A sample content sets file may look like this:

x86_64:
- server-rpms
- server-extras-rpms

ppx64le:
- server-for-power-le-rpms
- server-extras-for-power-le-rpms

This defines architectures and appropriate repository ID’s. Defining content sets can be done in the content_sets section. For details please take a look at the image descriptor documentation.

Please note that the behavior of repositories when content sets are defined is different too; when content sets are used – any repositories defined are ignored. You will see a warning in the logs if that will be the case. This means that if a repository is defined in any module (see note about this below) or in image descriptor or in overrides – it will be ignored.

Note

If you want to enable content sets in OSBS, you need also set the pulp_repos key to true in the compose section of the OSBS Configuration.

Notes

Here are a few notes from our experience. Hopefully this will make repository management easier for you too!
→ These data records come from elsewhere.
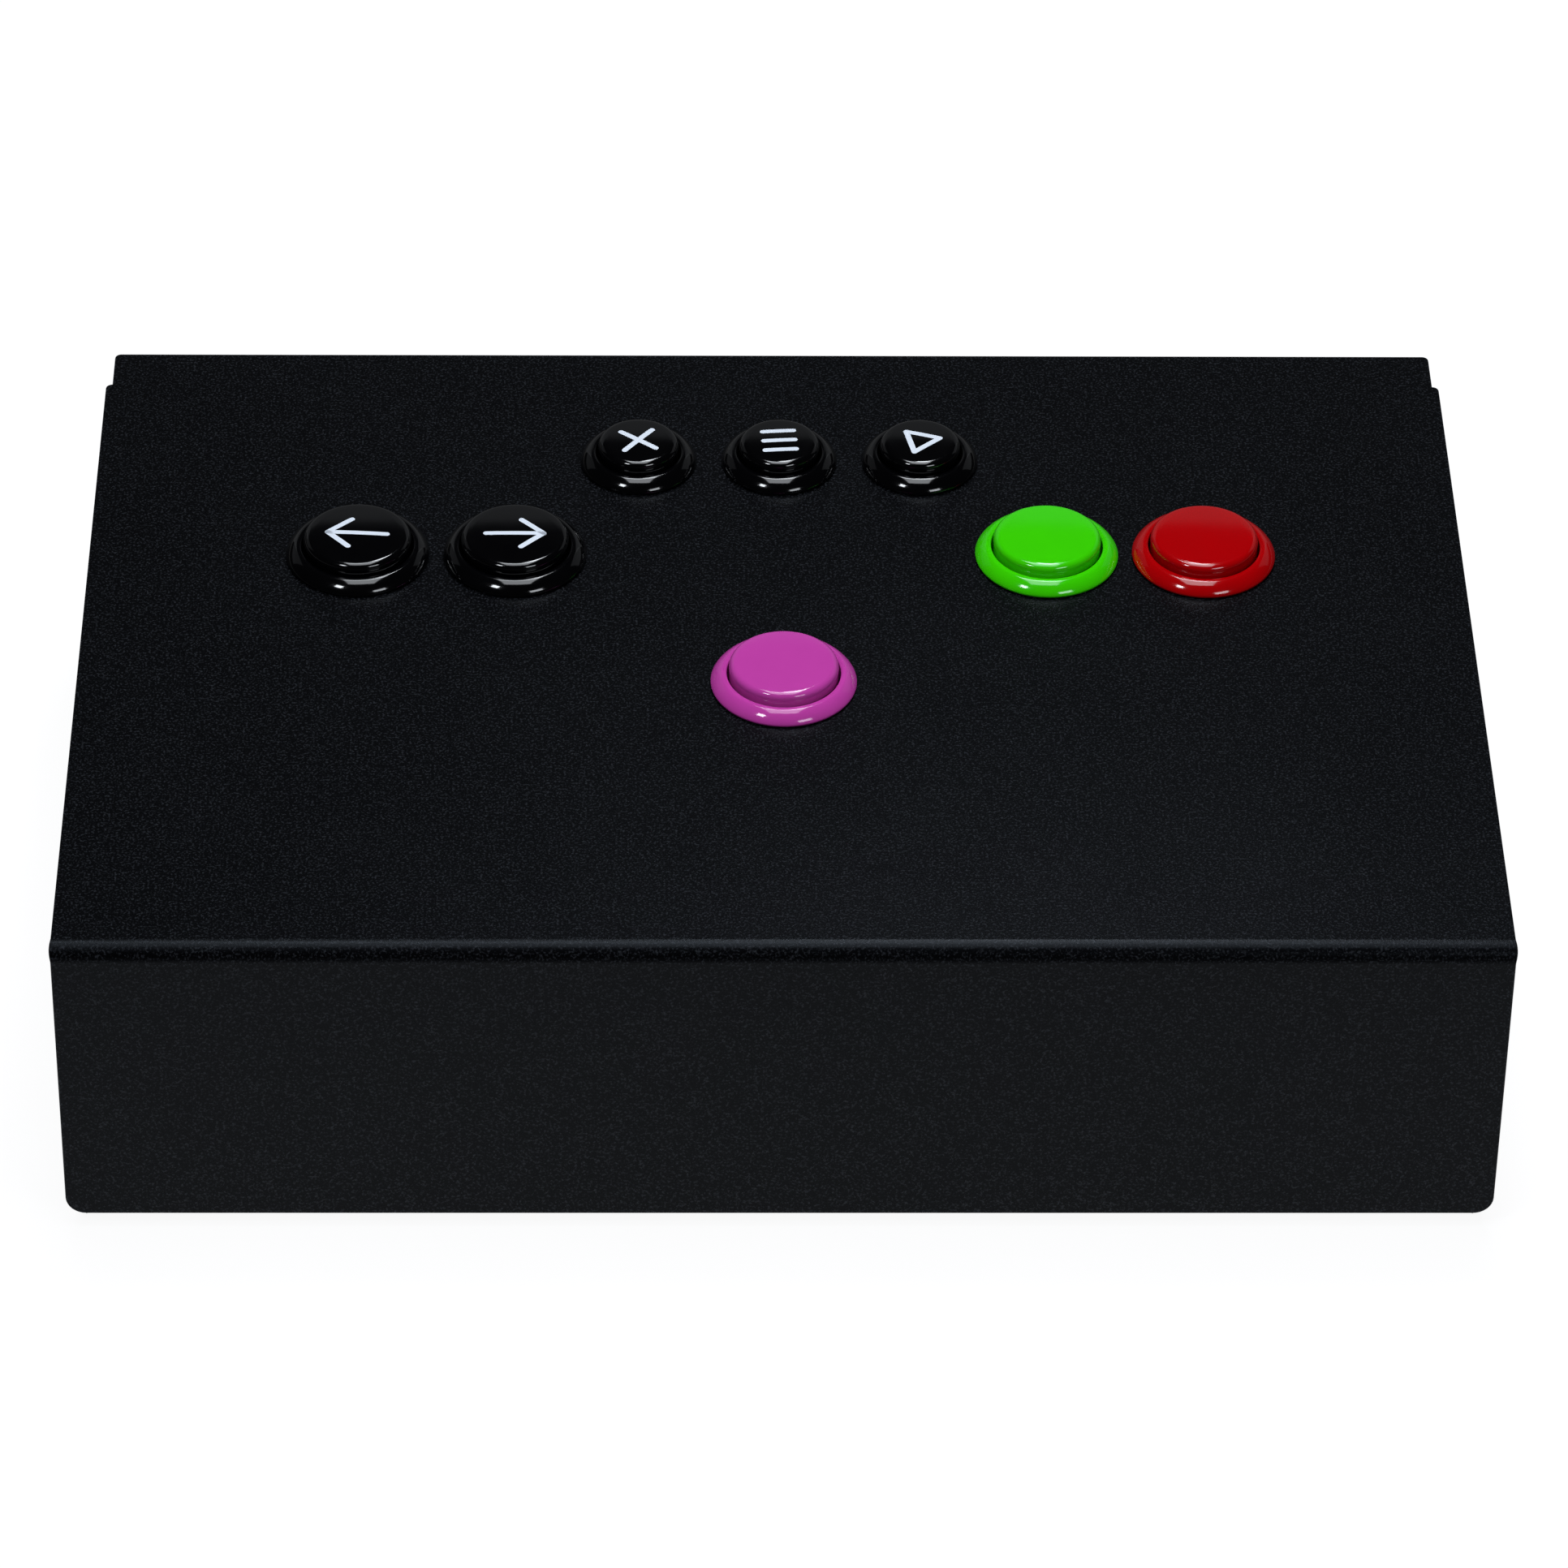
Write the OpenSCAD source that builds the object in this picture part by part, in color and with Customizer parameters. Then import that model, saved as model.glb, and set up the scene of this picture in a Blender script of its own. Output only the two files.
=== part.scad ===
// Arcade push-button panel: a folded sheet-steel box that carries eight snap-in push buttons.
// The origin is on the surface under the feet, below the middle of the box. +X is to the right,
// the front face looks towards -Y and +Z is up. All sizes are in millimetres.

/* [Cover] */
// Width of the cover from side to side
panel_w = 320; // [290:1:400]
// Depth of the cover from the front face to the rear edge
panel_d = 224; // [215:1:300]
// Height of the front flange, from its lower edge to the upper surface
front_h = 77; // [66:1:110]
// Thickness of the sheet steel
sheet_t = 1.5; // [1:0.1:2]
// Outer radius of the bend between the top and the front flange
bend_r = 4; // [3:0.5:8]
// Depth of the narrower tongue along the rear edge
tongue_d = 12.5; // [6:0.5:18]
// How far the tongue and the walls are set in from each side edge
side_step = 1.5; // [0.5:0.1:4]
// Radius at the two lower corners of the front flange
flange_corner_r = 4.5; // [1:0.5:8]
// Radius at the outer corners in front of the tongue
shoulder_r = 2; // [0.5:0.25:4]
// Radius at the rear corners of the tongue
tongue_corner_r = 1.5; // [0.5:0.25:3]

/* [Button layout] */
// How far the middle of the layout sits to the right of the cover's centre line
layout_x = 1; // [-3:0.1:3]
// Distance from the front face to the single front button
front_row_y = 94.9; // [60:0.1:98]
// Distance from the front face to the middle row
mid_row_y = 143.4; // [138:0.1:145]
// Distance from the front face to the back row
back_row_y = 180.3; // [178:0.1:184]
// Distance from the middle of the layout to the middle of each pair in the middle row
pair_x = 80.2; // [72:0.1:90]
// Distance between the two buttons of a pair
pair_pitch = 36.6; // [35:0.1:44]
// Distance between neighbours in the back row
back_pitch = 33.3; // [29:0.1:36]

/* [Push buttons] */
// Outer radius of the large bezel
large_bezel_r = 16.7; // [16.2:0.1:17.2]
// Outer radius of the small bezel
small_bezel_r = 13.7; // [13.2:0.1:14.2]
// Height of the bezel above the panel
bezel_h = 3.3; // [2.5:0.1:4.5]
// Radius of the rounded lower edge of a bezel
bezel_edge_r = 0.7; // [0.3:0.1:1]
// Straightness of a bezel's dome, from 1 for a quarter ellipse to 2 for a plain slope
bezel_slope = 1.5; // [1:0.1:2]
// Radius of the panel hole for a large button
large_hole_r = 15; // [14.8:0.05:15.4]
// Radius of the panel hole for a small button
small_hole_r = 12; // [11.8:0.05:12.4]
// Clearance between a barrel and its panel hole
barrel_fit = 0.15; // [0.05:0.05:0.4]
// Thickness of the wall of a barrel
barrel_wall = 1.85; // [1.4:0.05:2.2]
// Length of a barrel below the panel's upper surface
barrel_l = 20; // [18:0.5:24]
// Clearance between a plunger and the bore that it slides in
plunger_fit = 0.5; // [0.3:0.05:0.8]
// Height of a plunger's top above the panel at rest
plunger_top = 6.4; // [5:0.1:8]
// Radius of the rounded edge of a plunger's top
plunger_edge_r = 1.6; // [0.8:0.1:2]
// Thickness of the wall of a plunger's cap
plunger_wall = 1.6; // [1.2:0.1:2]
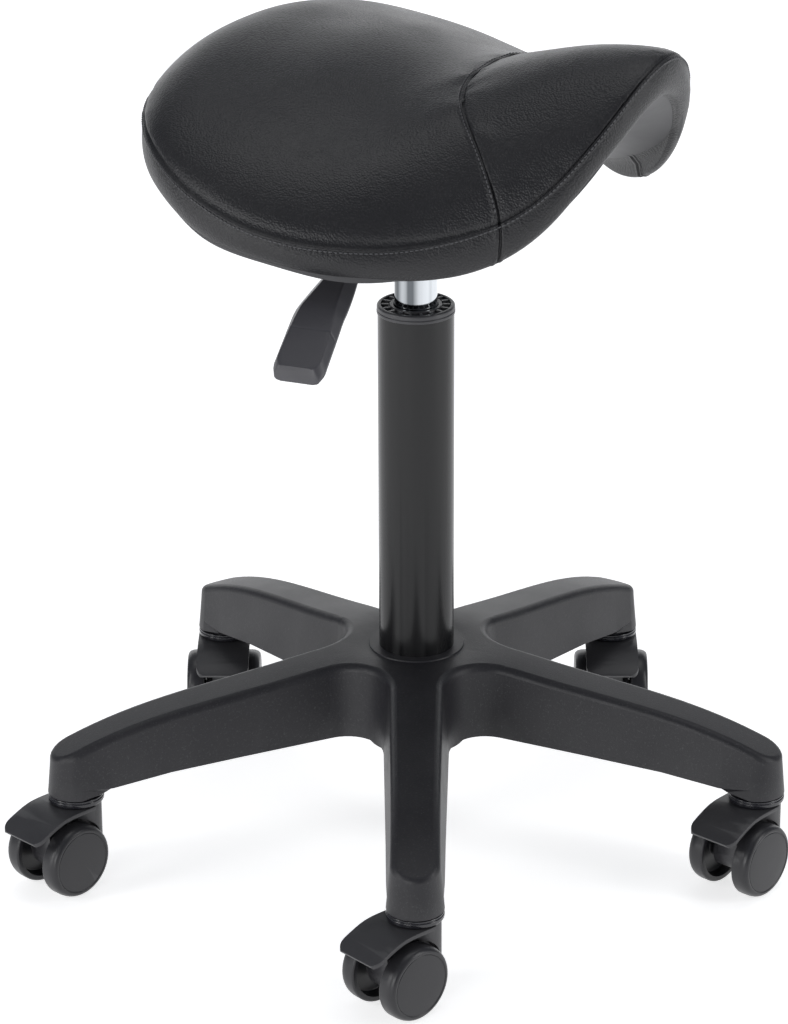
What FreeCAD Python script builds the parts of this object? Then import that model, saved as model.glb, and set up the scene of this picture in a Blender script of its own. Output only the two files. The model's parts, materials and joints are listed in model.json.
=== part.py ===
import FreeCAD, Part
import math
import os
import Sketcher
from FreeCAD import Placement, Rotation, Vector

# Saddle stool: a padded saddle seat on a gas lift column, in a five-legged base on twin-wheel
# casters. Frame: +Z up, origin on the floor under the column axis, one leg along -Y.
# The seat's nose is turned 30 degrees from +X towards -Y. Units are millimetres and degrees.

doc = FreeCAD.newDocument("saddle_stool")

# ---------------------------------------------------------------- driving dimensions
DIMENSIONS = (
    # alias, value, meaning
    ("leg_count", 5, "legs of the base"),
    ("stem_circle", 236.3, "radius at which the caster stems stand"),
    ("socket_base", 64, "height of the underside of each caster socket"),
    ("socket_radius", 18.5, "outer radius of each caster socket"),
    ("leg_root_half", 23.5, "half width of a leg at the hub, at socket height"),
    ("leg_draft", 5, "draft angle of the leg sides"),
    ("leg_blend", 25, "radius of the web between two legs"),
    ("leg_wall", 4, "wall thickness of the ribbed legs"),
    ("hub_top", 138, "height of the top of the hub"),
    ("hub_disc_radius", 31.5, "radius of the raised disc around the column"),
    ("hub_boss_radius", 33, "radius of the boss that holds the column"),
    ("hub_boss_base", 70, "height of the underside of that boss"),
    ("stem_hole_radius", 5.5, "radius of the caster stem sockets"),
    ("stem_hole_depth", 28, "depth of the caster stem sockets"),
    ("tube_radius", 25, "outer radius of the column tube"),
    ("tube_foot_radius", 23.4, "outer radius of the tube at its tapered foot"),
    ("tube_base", 66, "height of the foot of the tube"),
    ("tube_top", 373, "height of the top of the tube"),
    ("tube_wall", 1.6, "wall of the column tube"),
    ("tube_floor", 3, "thickness of the plate that closes the foot of the tube"),
    ("collar_top", 378.8, "height of the top of the guide bush collar"),
    ("collar_radius", 25.6, "radius of that collar"),
    ("bush_length", 70, "length of the guide bush inside the tube"),
    ("bush_radius", 23.3, "outer radius of the guide bush"),
    ("cylinder_radius", 14, "outer radius of the gas cylinder"),
    ("cylinder_bore", 12, "inner radius of the gas cylinder"),
    ("cylinder_base", 146, "height of the foot of the gas cylinder"),
    ("cylinder_top", 462, "height of the top of the gas cylinder"),
    ("cylinder_taper_top", 13, "radius at the top of the cylinder's tapered end"),
    ("socket_taper_base", 426, "height of the foot of the seat's taper socket"),
    ("socket_taper_top", 456, "height of the top of the seat's taper socket"),
    ("rod_radius", 5, "radius of the piston rod"),
    ("rod_top", 300, "height of the top of the piston"),
    ("fit_gap", 0.05, "radial clearance of a running fit"),
    ("button_radius", 4, "radius of the release button"),
    ("button_top", 465.5, "height of the top of the release button"),
    ("lever_axis_height", 470, "height of the lever's pivot and rod"),
    ("lever_pivot_reach", 30, "distance of the lever's pivot from the column axis"),
    ("lever_rod_radius", 4, "radius of the lever rod"),
    ("lever_heading", -110, "direction of the lever about +Z"),
    ("pivot_pin_radius", 2.5, "radius of the lever's pivot pin"),
    ("channel_base", 450, "height of the underside of the mechanism channel"),
    ("channel_half", 23, "half width of the mechanism channel"),
    ("channel_wall", 2.5, "wall of the mechanism channel"),
    ("plate_base", 479, "height of the underside of the seat plate"),
    ("plate_thickness", 3, "thickness of the seat plate"),
    ("plate_length", 150, "length of the seat plate, nose to tail"),
    ("plate_width", 110, "width of the seat plate"),
    ("bolt_pitch_length", 122, "bolt spacing along the plate"),
    ("bolt_pitch_width", 84, "bolt spacing across the plate"),
    ("bolt_radius", 4, "radius of the seat bolts"),
    ("seat_heading", -30, "direction of the seat's nose about +Z"),
    ("pan_thickness", 8, "thickness of the moulded seat pan"),
    ("seam_reach", 60, "distance of the cover's cross seam ahead of the column axis"),
    ("skin", 1.5, "thickness of the seat covers"),
    ("soft_gap", 0.3, "gap between one soft piece and the next"),
    ("wheel_radius", 25, "radius of a caster wheel"),
    ("wheel_inner", 13.5, "distance of a wheel's inner face from the caster's middle"),
    ("wheel_width", 13, "width of a caster wheel"),
    ("trail", 17.4, "distance of the axle behind the stem"),
    ("axle_radius", 3, "radius of the caster axle"),
    ("hood_width", 37, "width of the caster hood"),
    ("web_width", 16, "width of the caster body between its wheels"),
    ("boss_radius", 11.8, "radius of the boss round the axle"),
    ("boss_width", 24, "width of that boss"),
    ("housing_radius", 16.5, "radius of the caster body round its stem"),
    ("wheel_clearance", 1.8, "gap between a wheel's tread and the caster body over it"),
    ("neck_ring_radius", 18.5, "radius of the ring under the caster socket"),
    ("neck_ring_base", 58.4, "height of the underside of that ring"),
    ("neck_ring_thickness", 4.9, "thickness of that ring"),
    ("shank_radius", 5, "radius of the stem inside the caster body"),
    ("shank_base", 34, "height of the foot of the stem"),
)

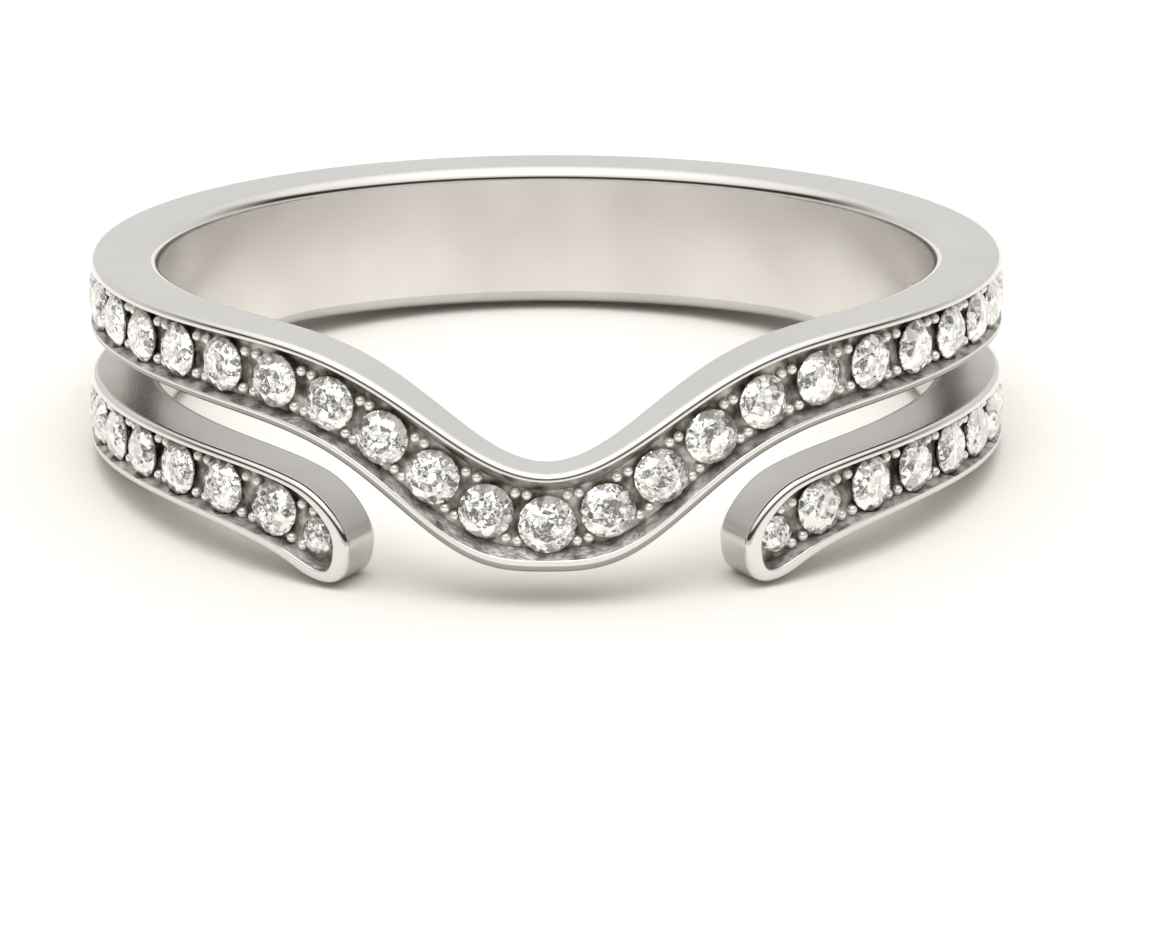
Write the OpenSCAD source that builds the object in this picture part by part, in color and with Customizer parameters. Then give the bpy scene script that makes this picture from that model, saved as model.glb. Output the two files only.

Always define name of the repository

When you define the repository, you should always specify the name key. It should be generic but self-explaining at the same time. This will make it much easier to understand what repository it is and in case where it’s not available, finding a replacement source will be much easier task to do.

packages:
    repositories:
        - name: scl
          rpm: centos-release-scl

In this example, the scl is short and it clearly suggests Software Collections. Here is how it could be redefined to use some internal repository.

$ cekit build --overrides '{"packages": {"repositories": [{"name": "scl", "url": {"repository": "http://internal/scl.repo"}}]}}' podman

Do not define repositories in modules

Although it is technically possible to define repositories in modules, it shouldn’t be done. This makes is much harder to manage and override it. In case you do not own the module that defines the repository, you have little control over how it is defined and if it can be easily overridden.

Repositories should be a property of the image descriptor.

Use content sets for Red Hat images

If you are developing Red Hat container images, you should use content sets to define which repositories should be used.